>> begin SUPPLIED DATA

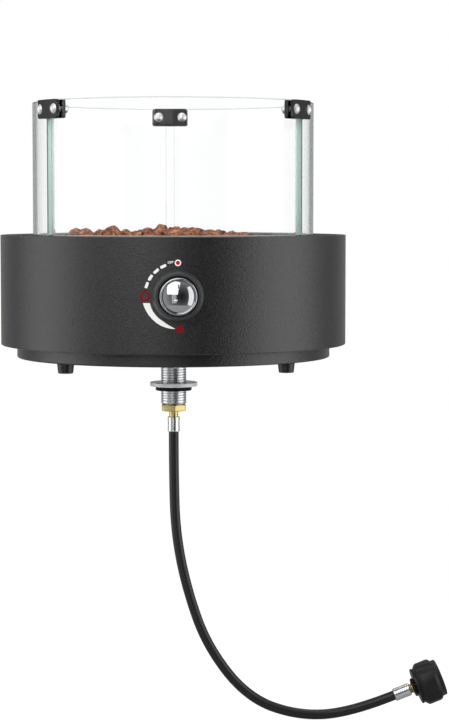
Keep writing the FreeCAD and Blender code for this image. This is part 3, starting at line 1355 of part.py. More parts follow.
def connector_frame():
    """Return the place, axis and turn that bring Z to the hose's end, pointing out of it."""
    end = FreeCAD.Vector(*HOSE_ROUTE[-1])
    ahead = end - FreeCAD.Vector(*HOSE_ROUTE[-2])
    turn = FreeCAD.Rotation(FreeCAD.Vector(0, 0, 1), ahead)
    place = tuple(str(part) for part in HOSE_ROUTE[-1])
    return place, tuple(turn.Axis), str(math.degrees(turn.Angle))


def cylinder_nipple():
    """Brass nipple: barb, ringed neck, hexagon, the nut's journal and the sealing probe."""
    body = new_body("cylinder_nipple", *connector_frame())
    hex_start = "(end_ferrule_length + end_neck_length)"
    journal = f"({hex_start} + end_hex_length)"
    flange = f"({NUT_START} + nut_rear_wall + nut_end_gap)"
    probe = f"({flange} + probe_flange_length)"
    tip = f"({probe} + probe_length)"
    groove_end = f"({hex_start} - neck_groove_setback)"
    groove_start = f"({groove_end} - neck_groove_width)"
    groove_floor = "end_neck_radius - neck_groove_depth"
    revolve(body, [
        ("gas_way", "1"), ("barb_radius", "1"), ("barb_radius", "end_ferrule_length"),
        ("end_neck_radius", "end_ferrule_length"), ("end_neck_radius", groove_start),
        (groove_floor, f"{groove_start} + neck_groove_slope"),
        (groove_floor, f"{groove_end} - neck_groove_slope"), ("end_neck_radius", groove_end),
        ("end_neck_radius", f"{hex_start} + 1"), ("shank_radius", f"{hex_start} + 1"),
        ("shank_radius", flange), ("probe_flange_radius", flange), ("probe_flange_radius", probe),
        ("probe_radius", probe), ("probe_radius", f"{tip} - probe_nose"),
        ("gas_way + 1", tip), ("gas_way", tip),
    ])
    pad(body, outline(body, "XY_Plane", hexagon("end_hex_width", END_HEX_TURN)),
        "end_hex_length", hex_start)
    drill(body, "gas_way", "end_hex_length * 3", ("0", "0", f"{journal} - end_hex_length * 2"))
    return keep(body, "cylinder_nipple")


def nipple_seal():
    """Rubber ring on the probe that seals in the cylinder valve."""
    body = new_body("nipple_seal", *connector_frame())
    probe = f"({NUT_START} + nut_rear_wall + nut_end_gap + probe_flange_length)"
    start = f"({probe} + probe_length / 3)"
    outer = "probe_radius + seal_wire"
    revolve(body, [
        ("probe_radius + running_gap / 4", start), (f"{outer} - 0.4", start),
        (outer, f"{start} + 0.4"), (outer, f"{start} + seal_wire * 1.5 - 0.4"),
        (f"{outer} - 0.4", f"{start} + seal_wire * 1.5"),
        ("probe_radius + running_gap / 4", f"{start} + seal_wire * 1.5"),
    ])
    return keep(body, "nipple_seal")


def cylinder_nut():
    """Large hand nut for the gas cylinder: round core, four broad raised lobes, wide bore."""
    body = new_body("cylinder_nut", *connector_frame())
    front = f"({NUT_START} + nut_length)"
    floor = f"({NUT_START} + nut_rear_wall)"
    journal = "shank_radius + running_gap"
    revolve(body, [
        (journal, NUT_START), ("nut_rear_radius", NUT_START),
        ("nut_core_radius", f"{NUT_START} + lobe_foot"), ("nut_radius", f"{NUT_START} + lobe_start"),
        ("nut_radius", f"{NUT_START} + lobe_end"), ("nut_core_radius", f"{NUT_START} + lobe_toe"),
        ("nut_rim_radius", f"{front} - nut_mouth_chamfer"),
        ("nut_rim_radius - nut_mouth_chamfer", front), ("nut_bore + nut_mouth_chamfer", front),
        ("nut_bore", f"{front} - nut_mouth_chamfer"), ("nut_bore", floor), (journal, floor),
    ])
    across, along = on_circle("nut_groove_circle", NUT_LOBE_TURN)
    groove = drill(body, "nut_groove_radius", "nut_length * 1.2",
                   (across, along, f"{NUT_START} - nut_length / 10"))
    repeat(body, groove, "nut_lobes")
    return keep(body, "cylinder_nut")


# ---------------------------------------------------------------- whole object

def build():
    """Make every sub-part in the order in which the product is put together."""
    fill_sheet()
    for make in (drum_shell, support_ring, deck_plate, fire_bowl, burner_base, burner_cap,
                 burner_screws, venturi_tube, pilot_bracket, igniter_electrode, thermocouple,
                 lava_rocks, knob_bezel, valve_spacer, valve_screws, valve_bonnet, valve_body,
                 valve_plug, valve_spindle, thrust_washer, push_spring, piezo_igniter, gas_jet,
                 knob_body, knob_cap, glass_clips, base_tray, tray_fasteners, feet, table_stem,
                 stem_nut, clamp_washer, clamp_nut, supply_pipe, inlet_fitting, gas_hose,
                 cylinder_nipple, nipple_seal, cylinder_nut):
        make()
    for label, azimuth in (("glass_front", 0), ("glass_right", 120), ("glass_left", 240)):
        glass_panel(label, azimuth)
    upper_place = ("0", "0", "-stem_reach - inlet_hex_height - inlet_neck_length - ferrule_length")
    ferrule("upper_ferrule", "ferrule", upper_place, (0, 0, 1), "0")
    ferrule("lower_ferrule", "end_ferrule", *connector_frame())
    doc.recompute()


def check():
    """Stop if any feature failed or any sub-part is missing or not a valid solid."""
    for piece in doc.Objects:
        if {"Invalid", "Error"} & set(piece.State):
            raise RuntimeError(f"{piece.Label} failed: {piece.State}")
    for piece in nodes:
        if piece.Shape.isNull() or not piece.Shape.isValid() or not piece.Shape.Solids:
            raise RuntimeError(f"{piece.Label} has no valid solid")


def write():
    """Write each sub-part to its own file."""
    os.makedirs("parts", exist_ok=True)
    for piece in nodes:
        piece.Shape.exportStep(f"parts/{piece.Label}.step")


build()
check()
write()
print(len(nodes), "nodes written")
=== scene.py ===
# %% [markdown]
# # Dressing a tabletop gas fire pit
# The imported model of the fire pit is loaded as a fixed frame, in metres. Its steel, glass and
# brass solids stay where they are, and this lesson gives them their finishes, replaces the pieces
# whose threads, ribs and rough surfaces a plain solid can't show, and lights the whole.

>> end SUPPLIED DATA

WHAT IS ASKED >> The lines to transcribe begin at the line with "doc.recompute()" and end at the line with "# # Dressing a tabletop gas fire pit"; copy them exactly, both ends included.

RESPONSE TO THIS TASK >>
    doc.recompute()


def check():
    """Stop if any feature failed or any sub-part is missing or not a valid solid."""
    for piece in doc.Objects:
        if {"Invalid", "Error"} & set(piece.State):
            raise RuntimeError(f"{piece.Label} failed: {piece.State}")
    for piece in nodes:
        if piece.Shape.isNull() or not piece.Shape.isValid() or not piece.Shape.Solids:
            raise RuntimeError(f"{piece.Label} has no valid solid")


def write():
    """Write each sub-part to its own file."""
    os.makedirs("parts", exist_ok=True)
    for piece in nodes:
        piece.Shape.exportStep(f"parts/{piece.Label}.step")


build()
check()
write()
print(len(nodes), "nodes written")
=== scene.py ===
# %% [markdown]
# # Dressing a tabletop gas fire pit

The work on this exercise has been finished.